Sebelumnya, Agus sempat menjawab jika tokonya mempunyai ijin layaknya sebuah toko, namun dia ragu-ragu apakah harus mempunyai ijin khusus dalam menjual peralatan sadap seperti GPS. Apalagi pemasangan GPS itu hanya dipercayakan kepada mekaniknya saja tanpa dilakukan pengawasan yang ketat
“Saya hanya tau dia datang dan minta mobilnya dipasangi GPS, pasang di mobilku. GPS itu dipasang di dashboard, harganya Rp 2,2 juta dan dibayar secara transfer oleh Anis,” jawab Agus yang dalam berita acara pemeriksaan (BAP) polisi menyatakan jika GPS yang dibeli oleh terdakwa Anis secara tunai.
Saksi Agus Yulianto juga menerangkan jika dirinya tidak tidak tau apakah GPS yang disita penyidik kepolisian itu benar-benar milik terdakwa atau milik orang lain
“Saya tidak tau ini milik Anis atau milik orang lain. Server untuk GPS saya hanya diperiksa polisi tapi tidak diamankan sebagai barang bukti,” terang Agus.
Kepada majels hakim, Agus memaparkan kalau GPS itu fungsinya menerima data dari satelit, selanjutnya data itu dikirim ke server, sehingga yang punya GPS bisa melihat obyek yang sudah dipasangi GPS.
” Jadi kemanapun mobil dipasang GPS, diketahui keberadaannya,” papar saksi Agus Yulianto.

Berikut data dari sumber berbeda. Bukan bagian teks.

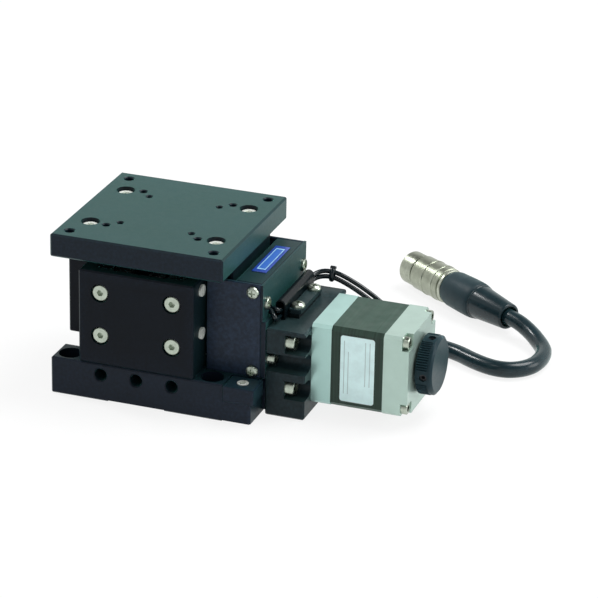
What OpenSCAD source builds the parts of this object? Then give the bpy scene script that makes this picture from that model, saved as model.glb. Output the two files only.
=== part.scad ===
// Motorised vertical stage: a horizontal table lifted by a wedge that a
// lead screw pushes, guided by crossed rollers front and back.
// Origin: centre of the base's bolt pattern on the mounting face.
// X runs along the screw towards the motor, Z is up. Millimetres.

/* [Base] */
// Length of the base from its left edge to its right edge
base_l = 70; // [64:1:80]
// Width of the base, front to back
base_w = 60; // [56:1:70]
// Thickness of the base
base_t = 13; // [12:0.5:18]
// How far the left end is cut away between the ears
notch_l = 10; // [8:0.5:11]
// Width of the base between the ears
web_w = 38; // [34:0.5:40]
// Pitch of the four mounting holes
bolt_pitch = 50; // [46:1:52]
// Diameter of a mounting hole
bolt_d = 4.5; // [3.4:0.1:5]
// Diameter of the counterbore of a mounting hole
bolt_head_d = 8; // [7:0.1:9]
// Depth of the counterbore of a mounting hole
bolt_head_deep = 6.5; // [4:0.1:8]
// Pitch of the holes in the front edge
side_pitch = 12.5; // [11:0.1:13]
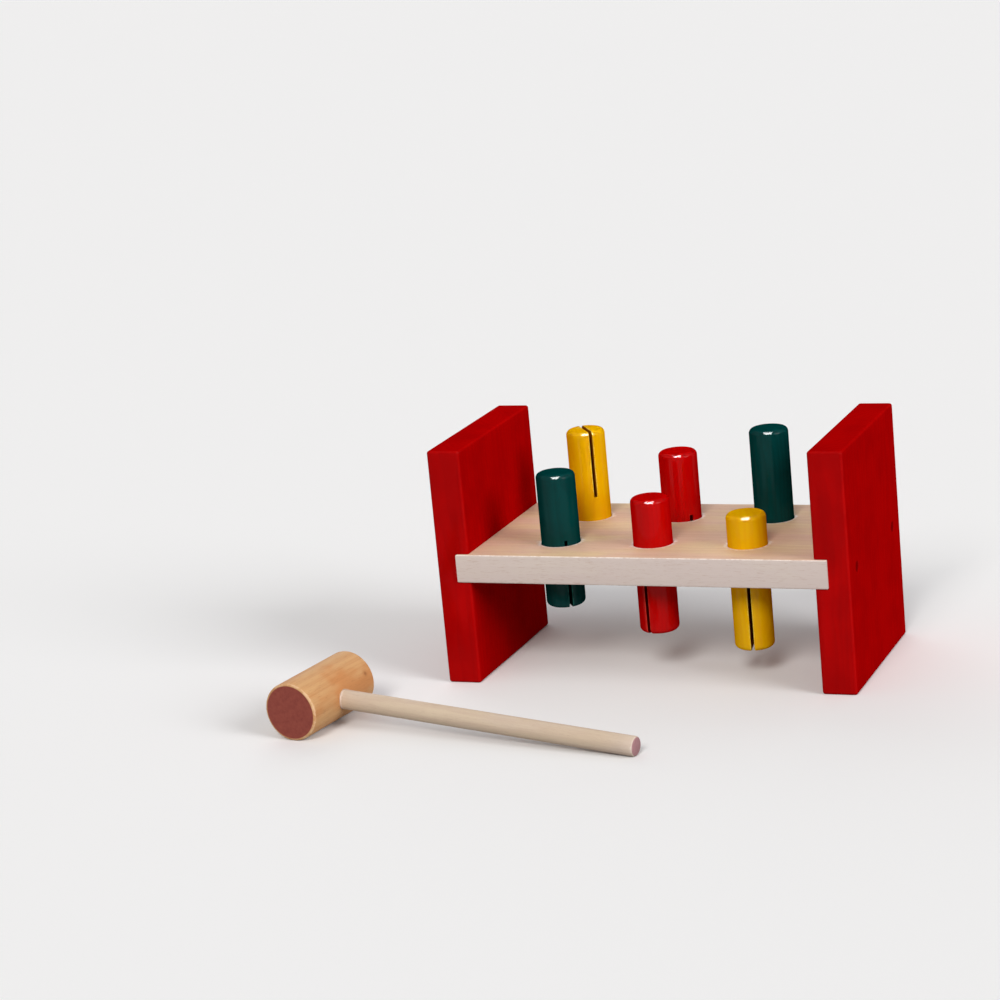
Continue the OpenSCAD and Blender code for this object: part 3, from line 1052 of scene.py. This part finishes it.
# %% Woods of the bench
ALONG_X = (0, 0, 0)
PITH_BEFORE_PLANK = 30 * MM
PITH_BELOW_PLANK = 45 * MM
plank_pith = (0, plank_box[0, 1] - PITH_BEFORE_PLANK, plank_box[0, 2] - PITH_BELOW_PLANK)
# the pale edge colour of each wood is rubbed wood and, on arrises, also a painted highlight
PLANK_WOOD = palette(
    early=(227, 191, 167), tint=(234, 208, 163), late=(212, 170, 140), pore=(172, 130, 106),
    end=(188, 164, 152), end_pore=(160, 130, 112), polished=(250, 238, 230), planed=(212, 202, 200))
DOWEL_WOOD = palette(
    early=(214, 176, 132), tint=(206, 166, 122), late=(186, 140, 96), pore=(140, 96, 62),
    end=(168, 116, 82), end_pore=(140, 96, 62), polished=(226, 196, 158))
bare_wood("plank_wood", PLANK_WOOD, plank_pith, ALONG_X, ring_width=4.2, wander=30.0, fibre_scale=1.1,
          edge_polish_and_light=0.9)
bare_wood("dowel_wood", DOWEL_WOOD, (0, 0, 0), ALONG_X, ring_width=1.4, wander=6.0)

# %% Woods of the mallet
HEAD_PITH = np.array([-12, 0, 22]) * MM
HANDLE_PITH = np.array([0, 16, -10]) * MM
KNOT_AROUND = math.radians(26)
KNOT_ALONG = 21.5 * MM
# the mallet's pale edge colours are rubbed wood and, on the chamfers, also a painted highlight
HEAD_WOOD = palette(
    early=(212, 166, 116), tint=(202, 134, 80), late=(188, 128, 80), pore=(150, 96, 62),
    end=(152, 78, 66), end_pore=(112, 46, 46), polished=(236, 200, 162))
HANDLE_WOOD = palette(
    early=(214, 196, 180), tint=(216, 196, 168), late=(196, 170, 152), pore=(174, 144, 128),
    end=(176, 132, 136), end_pore=(150, 110, 112), polished=(232, 218, 208))


def turn_to(x_axis):
    """Turn that takes x to the given axis and keeps y level."""
    x = Vector(x_axis).normalized()
    y = Vector((0, 0, 1)).cross(x).normalized()
    return Matrix((x, y, x.cross(y))).transposed()


head_turn = turn_to(mallet_axes[1])
knot_away = (on_head(KNOT_AROUND, KNOT_ALONG) - HEAD_PITH) @ mallet_axes
bare_wood("mallet_head_wood", HEAD_WOOD, head_centre + HEAD_PITH @ mallet_axes, head_turn.to_euler(),
          ring_width=6.0, wander=20.0, fibre_scale=1.1, edge_polish_and_light=0.6, end_rings=0.1,
          tint_scale=(0.04, 0.08, 0.08), knot=head_turn.transposed() @ Vector(knot_away / MM))
bare_wood("mallet_handle_wood", HANDLE_WOOD, head_centre + HANDLE_PITH @ mallet_axes,
          turn_to(mallet_axes[0]).to_euler(), ring_width=2.2, wander=10.0, fibre_scale=1.6, edge_polish_and_light=0.8,
          end_rings=0.2)

# %% [markdown]
# ## Putting the pieces on the frame
#
# Each new piece moves with a body of the frame, stands in for the node that it was drawn around, and takes
# one finish. The dowels' own nodes stay, because their shape is already right and they are hidden in their
# holes.

# %% Ride, replace and finish
PEG_PAINTS = dict(zip(PEGS, ("green_paint", "red_peg_paint", "yellow_paint", "yellow_paint", "red_peg_paint",
                             "green_paint")))


def attach(piece, body, node, slot):
    """Sets a piece on its body in place of a node, with its finish."""
    piece.data.materials.append(finishes[slot])
    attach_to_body(piece, body)
    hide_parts(node)
    print(f"{piece.name} rides {body} in {slot}")


attach(left_end, "bench", "left_end_board", "red_paint")
attach(right_end, "bench", "right_end_board", "red_paint")
attach(plank, "bench", "plank", "plank_wood")
attach(head, "mallet", "mallet_head", "mallet_head_wood")
attach(handle, "mallet", "mallet_handle", "mallet_handle_wood")
for name, slot in PEG_PAINTS.items():
    attach(pegs[name], name, name, slot)
for name in ("left_front_dowel", "left_back_dowel", "right_front_dowel", "right_back_dowel"):
    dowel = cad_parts[name]
    dowel.data.materials.clear()
    dowel.data.materials.append(finishes["dowel_wood"])

# %% [markdown]
# ## Floor and light
#
# The floor is a wide pale disc, so that it reaches the horizon of a low view. It is pale to the eye and in
# reflections, but passes on less than half of the light that falls on it, so that undersides keep their
# depth. The light is a soft sun in front, one about as strong from the right, a weak broad one from behind,
# and the world. Together they light a white card to about nine tenths of white, so colours look about as they
# are written. A tall window high in front adds the bright spots on the pegs' rims, and lights nothing else.

# %% Floor
FLOOR_RADIUS = 9.0
FLOOR_SIDES = 128
FLOOR_COLOUR = (0.94, 0.94, 0.95, 1)
FLOOR_BOUNCE = (0.45, 0.45, 0.45, 1)
FLOOR_ROUGHNESS = 0.9


def seen_directly(tree):
    """One for camera, glossy and transmission rays, and zero for rays that carry diffuse light."""
    path = tree.nodes.new("ShaderNodeLightPath").outputs
    reflected = maths(tree, "MAXIMUM", path["Is Glossy Ray"], path["Is Transmission Ray"])
    return maths(tree, "MAXIMUM", path["Is Camera Ray"], reflected)


floor_mesh = bpy.data.meshes.new("floor")
floor_angle = np.linspace(0, 2 * math.pi, FLOOR_SIDES, endpoint=False)
floor_rim = joined(FLOOR_RADIUS * np.cos(floor_angle), FLOOR_RADIUS * np.sin(floor_angle), 0)
floor_mesh.from_pydata(floor_rim.tolist(), [], [list(range(FLOOR_SIDES))])
floor = bpy.data.objects.new("floor", floor_mesh)
bpy.context.scene.collection.objects.link(floor)
floor_material = bpy.data.materials.new("floor")
floor_material.use_nodes = True
floor_tree = floor_material.node_tree
floor_shader = floor_tree.nodes["Principled BSDF"]
floor_shade = layered(floor_tree, FLOOR_BOUNCE, (seen_directly(floor_tree), FLOOR_COLOUR))
floor_tree.links.new(floor_shade, floor_shader.inputs["Base Color"])
floor_shader.inputs["Roughness"].default_value = FLOOR_ROUGHNESS
floor_shader.inputs["Specular IOR Level"].default_value = 0.0
floor_mesh.materials.append(floor_material)
print("floor in m:", 2 * FLOOR_RADIUS, "across")

# %% Lamps
LAMP_MIDDLE = Vector((0, 0, 0.06))
SUN_DISTANCE = 2.0
# azimuth and elevation in degrees, strength, and width in degrees as seen from the bench
SUNS = {"key": (4, 38, 1.5, 20), "fill": (72, 27, 1.6, 30), "back": (212, 25, 0.7, 60)}
KEY_COLOUR = (1.0, 0.975, 0.935)
WINDOW_ENERGY = 340.0
WINDOW_SIZE = (0.75, 1.2)
# azimuth and elevation in degrees, and distance
WINDOW_PLACE = (20, 60, 1.2)


def lamp(name, kind, azimuth, elevation, distance, energy):
    """A lamp in a direction from the middle of the set, facing it."""
    data = bpy.data.lights.new(name, kind)
    data.energy = energy
    lamp_turn = facing_turn(math.radians(azimuth), math.radians(elevation))
    return face_towards(name, data, LAMP_MIDDLE, lamp_turn, distance)


for name, (azimuth, elevation, energy, width) in SUNS.items():
    sun = lamp(name, "SUN", azimuth, elevation, SUN_DISTANCE, energy)
    sun.data.angle = math.radians(width)
bpy.data.lights["key"].color = KEY_COLOUR
window = lamp("window", "AREA", *WINDOW_PLACE, WINDOW_ENERGY)
window.data.shape = "RECTANGLE"
window.data.size, window.data.size_y = WINDOW_SIZE
window.visible_diffuse = False
glossy_pieces = bpy.data.collections.new("glossy_pieces")
for peg in pegs.values():
    glossy_pieces.objects.link(peg)
window.light_linking.receiver_collection = glossy_pieces
print("lamps:", len(SUNS) + 1)

# %% World
WORLD_LIGHT = 0.3
WORLD_SEEN = 0.85
world = bpy.data.worlds.new("world")
bpy.context.scene.world = world
world.use_nodes = True
sky = world.node_tree
background = sky.nodes["Background"].inputs
background["Color"].default_value = (1, 1, 1, 1)
strength = summed(sky, WORLD_LIGHT, (seen_directly(sky), WORLD_SEEN - WORLD_LIGHT))
sky.links.new(strength, background["Strength"])
bpy.context.scene.view_settings.view_transform = "Standard"
print("world:", WORLD_LIGHT, "as light,", WORLD_SEEN, "to the eye")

Sementara itu, Bowo SH MH kuasa hukum terdakwa Anis diakhir persidangan mempertanyakan dakwaan jaksa penuntut atas perkara ini, sebab kata Bowo, dalam KUHP tidak diatur soal pasal penyadapan atau intersepsi,
“Yang ada hanya dalam undang-undang khusus, perkara GPS ini baru pertama kali ini disidangkan di pengadilan,” bantah Bowo.
Berdasarkan Dakwaan Nomor 3461/Pid.Sus/2016/PN.SBY bahwa terdakwa Akibatnaya, dilaporkan oleh Ifa Fitria, akibat memasang alat sadap GPD dimobil Grand Livina NoPol L 1114 BL secara ilegal.
Pemasangan GPS ilegal ini diketahui Ifa Fitria pada hari Sabtu bulannya lupa tahun 2015 saat terdakwa mengambil mobil pagi hari pada saat saksi sedang tidur dan mengembalikan jam 2 siang.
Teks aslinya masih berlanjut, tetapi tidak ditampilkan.